### [Recorded information]

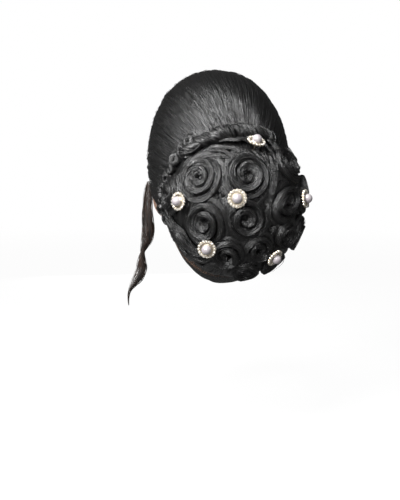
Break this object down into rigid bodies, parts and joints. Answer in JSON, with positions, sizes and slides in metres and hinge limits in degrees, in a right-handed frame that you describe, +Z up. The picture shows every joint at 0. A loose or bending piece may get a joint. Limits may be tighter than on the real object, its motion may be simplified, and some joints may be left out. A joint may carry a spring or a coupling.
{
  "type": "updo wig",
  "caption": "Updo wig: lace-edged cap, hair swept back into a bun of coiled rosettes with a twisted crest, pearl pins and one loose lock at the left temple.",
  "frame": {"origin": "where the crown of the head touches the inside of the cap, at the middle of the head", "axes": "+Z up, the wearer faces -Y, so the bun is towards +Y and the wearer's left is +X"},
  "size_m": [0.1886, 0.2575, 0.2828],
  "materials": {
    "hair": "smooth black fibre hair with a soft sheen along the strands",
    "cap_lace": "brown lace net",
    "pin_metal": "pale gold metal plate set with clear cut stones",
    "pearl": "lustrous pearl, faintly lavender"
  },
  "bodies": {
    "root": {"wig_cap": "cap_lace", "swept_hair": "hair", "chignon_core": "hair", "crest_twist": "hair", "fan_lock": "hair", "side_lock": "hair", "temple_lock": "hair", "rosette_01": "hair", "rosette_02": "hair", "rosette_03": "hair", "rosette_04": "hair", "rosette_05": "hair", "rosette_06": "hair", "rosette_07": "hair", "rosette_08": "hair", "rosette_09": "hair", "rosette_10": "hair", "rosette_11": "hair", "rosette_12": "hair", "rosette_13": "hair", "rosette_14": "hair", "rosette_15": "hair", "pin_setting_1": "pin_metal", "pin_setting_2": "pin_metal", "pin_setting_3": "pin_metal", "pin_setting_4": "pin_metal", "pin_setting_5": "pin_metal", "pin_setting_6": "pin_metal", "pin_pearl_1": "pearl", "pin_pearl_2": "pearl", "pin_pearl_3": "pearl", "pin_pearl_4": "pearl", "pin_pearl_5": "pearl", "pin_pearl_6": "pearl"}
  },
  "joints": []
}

### [Description of the task]
Reproduce each line verbatim.

### [Exercise response]
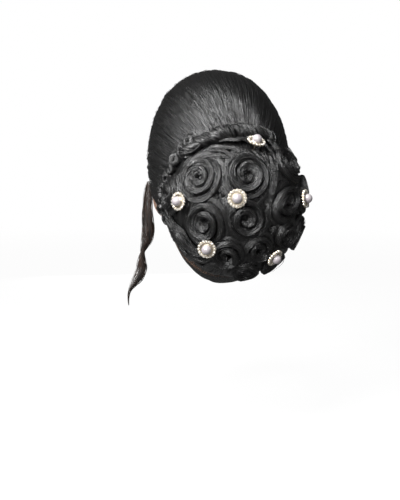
Break this object down into rigid bodies, parts and joints. Answer in JSON, with positions, sizes and slides in metres and hinge limits in degrees, in a right-handed frame that you describe, +Z up. The picture shows every joint at 0. A loose or bending piece may get a joint. Limits may be tighter than on the real object, its motion may be simplified, and some joints may be left out. A joint may carry a spring or a coupling.
{
  "type": "updo wig",
  "caption": "Updo wig: lace-edged cap, hair swept back into a bun of coiled rosettes with a twisted crest, pearl pins and one loose lock at the left temple.",
  "frame": {"origin": "where the crown of the head touches the inside of the cap, at the middle of the head", "axes": "+Z up, the wearer faces -Y, so the bun is towards +Y and the wearer's left is +X"},
  "size_m": [0.1886, 0.2575, 0.2828],
  "materials": {
    "hair": "smooth black fibre hair with a soft sheen along the strands",
    "cap_lace": "brown lace net",
    "pin_metal": "pale gold metal plate set with clear cut stones",
    "pearl": "lustrous pearl, faintly lavender"
  },
  "bodies": {
    "root": {"wig_cap": "cap_lace", "swept_hair": "hair", "chignon_core": "hair", "crest_twist": "hair", "fan_lock": "hair", "side_lock": "hair", "temple_lock": "hair", "rosette_01": "hair", "rosette_02": "hair", "rosette_03": "hair", "rosette_04": "hair", "rosette_05": "hair", "rosette_06": "hair", "rosette_07": "hair", "rosette_08": "hair", "rosette_09": "hair", "rosette_10": "hair", "rosette_11": "hair", "rosette_12": "hair", "rosette_13": "hair", "rosette_14": "hair", "rosette_15": "hair", "pin_setting_1": "pin_metal", "pin_setting_2": "pin_metal", "pin_setting_3": "pin_metal", "pin_setting_4": "pin_metal", "pin_setting_5": "pin_metal", "pin_setting_6": "pin_metal", "pin_pearl_1": "pearl", "pin_pearl_2": "pearl", "pin_pearl_3": "pearl", "pin_pearl_4": "pearl", "pin_pearl_5": "pearl", "pin_pearl_6": "pearl"}
  },
  "joints": []
}